I have much to write about and I promise I will write far more than any of you care to read. But not right now. Because in less than 4 hours I will be leaving my apartment map in hand to go to Rome. So as you can imagine I am busy procrastinating the whole packing thing but will have to cave in eventually.
Still, I needed to write because of an amusing story that just can't wait. Today I went to a Teaching English as a Second Language workshop which was taught by a Brazilian-German named Matan. My friend Linda came with me and when Matan said his name we just turned to each other and laughed.
Then he told us he wanted to start the workshop with a story. Go figure he would choose an old Jewish story (possibly from the Talmud but don't quote me on that). The story, which I've heard several times before, is about an old man who has the same dream (about a buried bag of gold under a bridge in a city far away) every night for weeks. Finally he decides to go to the city to see if the bridge exists. In fact it does, but there is a guard standing watch over the bridge. So the old man tells the guard about his dream and asks if he can dig for the gold. The guard laughs and says he himself has been having a dream about buried gold under a man's kitchen tiles in a small town far away (incidentally the man in his dream looks like this old man) but the guard isn't crazy enough to go in search of that man's house. The old man realizes this dream is about him, he returns home, digs for gold in his own kitchen, and finds it buried there. Moral of the story: sometimes you have to go on a long journey to find the treasure that you have always had with you.
So Linda and I were quite amused at the randomness of this encounter, but I actually found the teacher and his story to be surprisingly deep and insightful. I think his story holds true for my trip to Barcelona because in a lot of ways I'm traveling abroad to find out more about who I am. But I also have to admit that his story telling and clear Jewish cultural heritage made me think of my mother, a woman who dedicated much of her life to telling Jewish folktales.

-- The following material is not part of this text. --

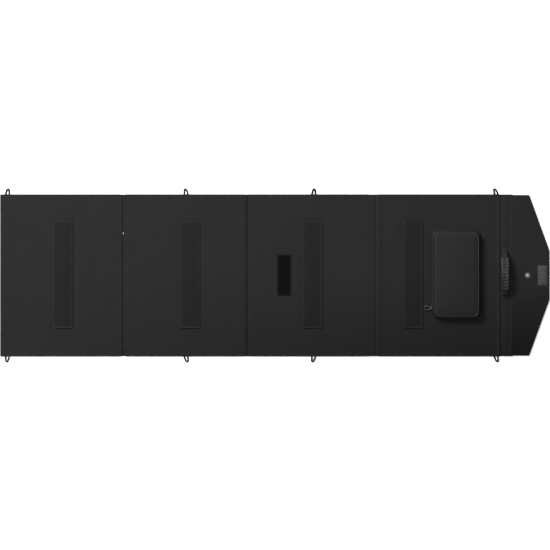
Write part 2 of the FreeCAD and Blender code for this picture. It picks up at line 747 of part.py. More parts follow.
def pouch_lid():
    """Raised lid of the pouch, its walls leaning inwards to a smaller top."""
    body = new_body("layout.pouch_centre", "dims.pouch_shift", "layout.lid_low")
    loft(body, "PartDesign::AdditiveLoft", "outside",
         ("dims.pouch_x", "dims.pouch_y", "dims.pouch_corner"),
         ("dims.lid_top_x", "dims.lid_top_y", "dims.lid_corner"), "dims.lid_rise")
    inset = "2 * dims.pouch_wall"
    loft(body, "PartDesign::SubtractiveLoft", "inside",
         (f"dims.pouch_x - {inset}", f"dims.pouch_y - {inset}", "dims.pouch_corner - dims.pouch_wall"),
         (f"dims.lid_top_x - {inset}", f"dims.lid_top_y - {inset}",
          "dims.lid_corner - dims.pouch_wall"), "dims.lid_rise - dims.pouch_wall")
    keep(body, "pouch_lid")


def zip_slider():
    """Slider on the zip's long left stretch, and the pull loop that hangs from it."""
    place_y = "dims.pouch_shift + dims.slider_place"
    slider = centred_block("layout.slider_low + dims.slider_x / 2", place_y,
                           "layout.slider_mid - dims.slider_z / 2",
                           "dims.slider_x", "dims.slider_y", "dims.slider_z")
    keep(slider, "zip_slider")
    middle = "layout.slider_low - dims.puller_gap - dims.puller_reach / 2"
    base = "layout.slider_mid - dims.puller_thick / 2"
    frame = centred_block(middle, place_y, base,
                          "dims.puller_reach", "dims.puller_width", "dims.puller_thick")
    bar = "2 * dims.puller_bar"
    opening = centred_block(middle, place_y, base, f"dims.puller_reach - {bar}",
                            f"dims.puller_width - {bar}", "dims.puller_thick")
    keep(cut(frame, opening), "zip_puller")


# ---- controller --------------------------------------------------------------

def controller():
    """Case, cover and circuit board of the charge controller inside the pouch."""
    centre = "layout.pouch_centre + dims.case_shift"
    middle = "dims.pouch_shift"
    shell = centred_block(centre, middle, "layout.case_low", "dims.case_x", "dims.case_y", "dims.case_z")
    inner_x, inner_y = "dims.case_x - 2 * dims.case_wall", "dims.case_y - 2 * dims.case_wall"
    hollow = centred_block(centre, middle, "layout.case_low + dims.case_wall",
                           inner_x, inner_y, "dims.case_z")
    slack = "2 * dims.socket_slack"
    mouths = [centred_block("layout.case_left", f"{middle} + {place} * dims.socket_spacing",
                            "layout.socket_low - dims.socket_slack", "4 * dims.case_wall",
                            f"{size_y} + {slack}", f"{size_z} + {slack}")
              for place, size_y, size_z in ((1, "dims.usb_a_y", "dims.usb_a_z"),
                                            (0, "dims.usb_c_y", "dims.usb_c_z"),
                                            (-1, "dims.dc_side", "dims.dc_side"))]
    keep(cut(shell, hollow, *mouths), "controller_case")
    cover = centred_block(centre, middle, "layout.case_low + dims.case_z",
                          "dims.case_x", "dims.case_y", "dims.case_lid_z")
    keep(cover, "controller_cover")
    gap = "2 * dims.circuit_gap"
    circuit = centred_block(centre, middle, "layout.circuit_low", f"{inner_x} - {gap}",
                            f"{inner_y} - {gap}", "dims.circuit_thick")
    keep(circuit, "controller_board")


def socket_block(place, depth, size_y, size_z):
    """Outer block of a socket that stands on the circuit board and faces the case's left."""
    return block("layout.case_left - dims.socket_proud",
                 f"dims.pouch_shift + {place} * dims.socket_spacing - ({size_y}) / 2",
                 "layout.socket_low", depth, size_y, size_z)


def slot_socket(label, place, name):
    """Flat metal socket with an open mouth, sized by the values that start with name."""
    shell = socket_block(place, f"dims.{name}_x", f"dims.{name}_y", f"dims.{name}_z")
    wall = f"dims.{name}_wall"
    mouth = block("layout.case_left - dims.socket_proud",
                  f"dims.pouch_shift + {place} * dims.socket_spacing - dims.{name}_y / 2 + {wall}",
                  f"layout.socket_low + {wall}", f"dims.{name}_x - dims.{name}_floor",
                  f"dims.{name}_y - 2 * {wall}", f"dims.{name}_z - 2 * {wall}")
    keep(cut(shell, mouth), label)


def round_socket():
    """Round power outlet for the output lead."""
    shell = socket_block(-1, "dims.dc_x", "dims.dc_side", "dims.dc_side")
    bore = doc.addObject("Part::Cylinder", "bore")
    bind(bore, Radius="dims.dc_bore", Height="dims.dc_x - dims.dc_floor",
         x="layout.case_left - dims.socket_proud", y="dims.pouch_shift - dims.socket_spacing",
         z="layout.socket_low + dims.dc_side / 2")
    bore.Placement.Rotation = FreeCAD.Rotation(FreeCAD.Vector(0, 1, 0), 90)
    keep(cut(shell, bore), "dc_socket")


# ---- the whole blanket -------------------------------------------------------

for panel in PANELS:
    front_cover(panel)
    front_film(panel)
    cells(panel)
    backing_board(panel)
    back_cover(panel)
    hang_loops(panel)
    leg(panel)
for fold_name in LOWER_AXES:
    web(fold_name)
loop_patch()
spine()
flap()
flap_marks()
handle_grip()
handle_strap()
handle_anchors()
pouch_base()
zip_chain()
pouch_lid()
zip_slider()
controller()
slot_socket("usb_a_socket", 1, "usb_a")
slot_socket("usb_c_socket", 0, "usb_c")
round_socket()
doc.recompute()

failed = [thing.Label for thing in doc.Objects if {"Invalid", "Error"} & set(thing.State)]
if failed:
    raise RuntimeError(f"objects that did not build: {failed}")
for node in nodes:
    if node.Shape.isNull() or not node.Shape.isValid() or not node.Shape.Solids:
        raise RuntimeError(f"no valid solid in {node.Label}")

os.makedirs("parts", exist_ok=True)
for node in nodes:
    node.Shape.exportStep(f"parts/{node.Label}.step")
    box = node.Shape.BoundBox
    print(f"{node.Label:20s} solids {len(node.Shape.Solids)}  volume {node.Shape.Volume:10.1f}"
          f"  x {box.XMin:8.1f} {box.XMax:8.1f}  y {box.YMin:7.1f} {box.YMax:7.1f}"
          f"  z {box.ZMin:6.2f} {box.ZMax:6.2f}")
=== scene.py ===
import json
import math

import bmesh
import bpy
from mathutils import Matrix, Vector, noise

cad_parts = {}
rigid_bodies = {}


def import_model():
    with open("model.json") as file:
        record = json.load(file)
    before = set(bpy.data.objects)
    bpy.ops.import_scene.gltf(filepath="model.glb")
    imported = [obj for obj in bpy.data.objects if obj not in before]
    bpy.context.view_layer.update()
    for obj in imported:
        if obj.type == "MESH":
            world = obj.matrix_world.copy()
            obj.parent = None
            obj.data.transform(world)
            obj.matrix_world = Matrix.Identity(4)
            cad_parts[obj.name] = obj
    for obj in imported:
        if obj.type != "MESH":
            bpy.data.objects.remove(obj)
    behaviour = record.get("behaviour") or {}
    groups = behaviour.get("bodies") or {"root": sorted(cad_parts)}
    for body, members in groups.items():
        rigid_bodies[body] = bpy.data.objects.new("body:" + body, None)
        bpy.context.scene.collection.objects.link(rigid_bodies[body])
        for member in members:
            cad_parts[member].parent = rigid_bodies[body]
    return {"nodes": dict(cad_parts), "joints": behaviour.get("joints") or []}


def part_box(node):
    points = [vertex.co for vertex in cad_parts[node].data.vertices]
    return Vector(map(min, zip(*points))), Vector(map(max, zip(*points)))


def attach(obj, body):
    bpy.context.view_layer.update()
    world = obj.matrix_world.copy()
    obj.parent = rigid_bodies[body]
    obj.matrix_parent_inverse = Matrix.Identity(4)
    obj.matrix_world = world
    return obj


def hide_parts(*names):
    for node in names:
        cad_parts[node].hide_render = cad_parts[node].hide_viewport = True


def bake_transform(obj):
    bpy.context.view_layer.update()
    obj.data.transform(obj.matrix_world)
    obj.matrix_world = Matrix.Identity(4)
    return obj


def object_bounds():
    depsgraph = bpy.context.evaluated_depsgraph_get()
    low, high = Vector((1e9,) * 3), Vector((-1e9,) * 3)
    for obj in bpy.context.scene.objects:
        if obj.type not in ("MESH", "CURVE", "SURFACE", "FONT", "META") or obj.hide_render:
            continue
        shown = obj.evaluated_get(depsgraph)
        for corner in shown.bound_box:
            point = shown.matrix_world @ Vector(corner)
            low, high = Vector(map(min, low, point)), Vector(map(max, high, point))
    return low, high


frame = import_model()
cad_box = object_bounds()

# ---- solar cells ---------------------------------------------------------------------------
# Six pseudo-square black silicon cells a panel in two columns of three, with tinned bus strips
# soldered down each face. They lie face down between the clear film and the backing board.
MM = 0.001
PANELS = (1, 2, 3, 4)
CELL_COLUMNS = 2
CELL_ROWS = 3
CELL_GAP = 3 * MM
CELL_CORNER = 9 * MM
BUS_STRIPS = 4
BUS_WIDTH = 1.4 * MM
BUS_THICK = 0.05 * MM
BLACK_SILICON = (0.006, 0.009, 0.028, 1)
BLUE_SILICON = (0.012, 0.022, 0.075, 1)
TINNED_STRIP = (0.55, 0.56, 0.58, 1)


class Signal:
    """A shader socket that Python's operators work on, with the node tree that it is in."""

    def __init__(self, tree, socket=None):
        self.tree = tree
        self.socket = socket

    def node(self, kind, settings, inputs, output=0):
        made = self.tree.nodes.new("ShaderNode" + kind)
        for key, value in settings.items():
            setattr(made, key, value)
        for key, value in inputs.items():
            if isinstance(value, Signal):
                self.tree.links.new(value.socket, made.inputs[key])
            else:
                made.inputs[key].default_value = value
        return Signal(self.tree, made.outputs[output])

    def math(self, operation, first, second=0.0):
        return self.node("Math", {"operation": operation}, {0: first, 1: second})

    def __add__(self, other):
        return self.math("ADD", self, other)

    def __sub__(self, other):
        return self.math("SUBTRACT", self, other)

    def __rsub__(self, other):
        return self.math("SUBTRACT", other, self)

    def __mul__(self, other):
        return self.math("MULTIPLY", self, other)

    __radd__ = __add__
    __rmul__ = __mul__

    def sine(self):
        return self.math("SINE", self)

    def clamped(self):
        return self.node("Clamp", {}, {"Value": self})

    def stretched(self, across, along, up):
        return self.node("VectorMath", {"operation": "MULTIPLY"}, {0: self, 1: (across, along, up)})

    def noise(self, scale, detail=2.0):
        return self.node("TexNoise", {}, {"Vector": self, "Scale": scale, "Detail": detail}, "Fac")

    def axes(self):
        return [self.node("SeparateXYZ", {}, {0: self}, axis) for axis in "XYZ"]

    def between(self, first, second):
        """A colour that runs from first to second as this signal goes from 0 to 1."""
        return self.node("Mix", {"data_type": "RGBA"}, {0: self, 6: first, 7: second}, 2)


def new_finish(name):
    """An empty material, with its Object coordinates as a signal."""
    finish = bpy.data.materials.new(name)
    finish.use_nodes = True
    finish.node_tree.nodes.clear()
    return finish, Signal(finish.node_tree).node("TexCoord", {}, {}, "Object")


def close_finish(place, colour, roughness, height, **constants):
    """Ends a material: height is the bump's relief in metres, and constants stay on the shader."""
    normal = place.node("Bump", {}, {"Height": height, "Distance": 1.0})
    inputs = {"Base Color": colour, "Roughness": roughness, "Normal": normal}
    inputs.update({key.replace("_", " "): value for key, value in constants.items()})
    shader = place.node("BsdfPrincipled", {}, inputs)
    output = place.tree.nodes.new("ShaderNodeOutputMaterial")
    place.tree.links.new(shader.socket, output.inputs["Surface"])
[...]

Rome was the last place she and my father went before she was diagnosed with Breast Cancer (two words that I can't help but capitalize). The pictures of my parents together in Italy are the last images I have of my mother as she was, as I want to remember her. In some ways I think I want to go to Rome to find her. And I know she is no more in Rome than in Barcelona, New York or Chicago, but following in her footsteps somehow makes me feel closer to her.
If I believed in Divine messages perhaps I would say this was God's way of telling me that my traveling is only helping me to find the pieces and memories of my mother I have always had. Well, I'm not sure if I believe that, but it's a nice thought to carry me off on what will surely be a wonderful trip regardless.
I promise to post pictures on my return and talk about my dad's visit in Barcelona, but until then, Ciao!